NATURE CLUB NEWS September 2019
by John Dickson
Peter Thoem’s Owls Around Us presentation on August 25th drew a capacity crowd to the Grey Roots theatre for his entertaining and enlightening talk. Thoem has been a volunteer ambassador for the Owl Foundation since 2016.
The Bruce Birding Club has been out twice recently with both tours being led by Kiah Jasper.
On August 28th twenty one club members visited the Exeter and the West Perth Lagoons. Fred Jazvac reported that “Today was a great shorebirding day seeing 13 species, with the Baird’s Sandpiper seen at Chalmers Pond getting plenty of excitement as it was in Bruce County, making the eBird listers very happy. The Red-necked Phalarope was the first phalarope of the year for the BBC, and that bird was well photographed. Considering we were only in shorebird habitat, the total of 56 birds was excellent.”
On September 4th – Kiah was once more the leader taking the group from Southampton to north of Elsinore, to Wiarton and Isaac Lake,
The best bird of the day was a flyover, early arrival Black Scoter. A Lesser Yellowlegs gave lessons on patience, showing close-by observers, how to swallow a large tadpole. Two American Kestrels proudly showed off their new families to us. 65 species were recorded for the day.

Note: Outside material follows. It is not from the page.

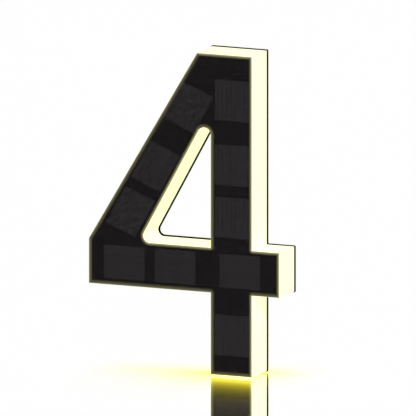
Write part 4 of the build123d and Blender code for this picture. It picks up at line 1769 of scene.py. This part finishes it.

Stephane Menu, Station Scientist at the Bruce Peninsula Bird Observatory reported that migration still seems slow, but a few highlights including Common Nighthawks, Ruby-Throated Hummingbirds, and a Gray-cheeked Thrush have been documented. Another observation was “On August 26, we were surprised by a large group of a species not usually seen in such numbers at Cabot Head: six young Bald Eagles were soaring together! These birds were all hatched this summer, and must have come from several nests on the Bruce Peninsula.” You can meet Stephane and other staff and volunteers, at the Observatory when they will be hosting their annual Open House on Saturday September 28, from 9AM to 2PM. Witness bird banding observations and see where the migrating birds stream in for a rest. For more details visit www.bpbo.ca
On August 30th, the Butterfly Gardens of Saugeen Shores held another Community Tagging Day, with 50 Monarchs tagged and released. Out of town visitor Joan Gamey-Langrell posted this:
Yesterday was an amazing morning. I got to learn about the Pod Squad and see them in action. What an amazing group of people. They are doing great work for the monarch butterflies. They catch them, tag them and release them. I got to send my first tagged butterfly south. It was very emotional for me. It is a great experience. Bring your children and grandchildren out to take part. It will be a forever memory. I know it will be for me. Thank you
The Owen Sound Field Naturalists Club kicks off its monthly speaker series at 7PM Thursday September 12 at the Owen Sound and North Grey Union Public Library. Guest speaker Beth Gilhespy is the past CEO of the Bruce Trail Conservancy and is a geology enthusiast. Her presentation will highlight the geology of the Niagara Escarpment. She will also lead a leisurely Owen Sound Bruce Trail hike on September 28.
In addition, there is a plethora of outdoor activities planned for September, including an floral excursion in Sarawak, an Autumn Ramble at Anglesea Nature Trails & Managed Forest, and an introduction to Forest Bathing. For membership details and more please visit www.osfn.ca
In addition the The Young Naturalists’ Club is scheduled to begin on September 29, and is for children aged 7 to 12 years old. Younger and older children are welcome, however ages under 7 must be accompanied by an adult during each meeting. We typically meet once a month from 2:00 pm until 4:00 pm (please note offsite trips are planned), but for some events the times may vary. The program operates from September to June but with no meeting in December. Parents or guardians are encouraged to stay and participate or volunteer if they wish. For more information please visit www.osfn.ca or contact the Young Naturalists Coordinator Jody Johnson Pettit at email@example.com
Recently I have heard from three different sources mention of some negative effects on the wildlife along the rail line west of Benallen, from ATV traffic. In particular that many frogs are being killed as well as the deterioration of the trail conditions for cycling, etc., from the unevenness that results from this usage. There have also been some suggestions about efforts to make this a more harmonious and less deadly sharing of the trail, since the wildlife use it too.
To close, a Nature quote from an upcoming OSFN speaker Alexis Burnett,
The Earth is the ultimate provider and for countless generations our ancestors knew how to survive and live in harmony with nature. By learning and practicing these skills we begin to experience nature in an ancient and meaningful way.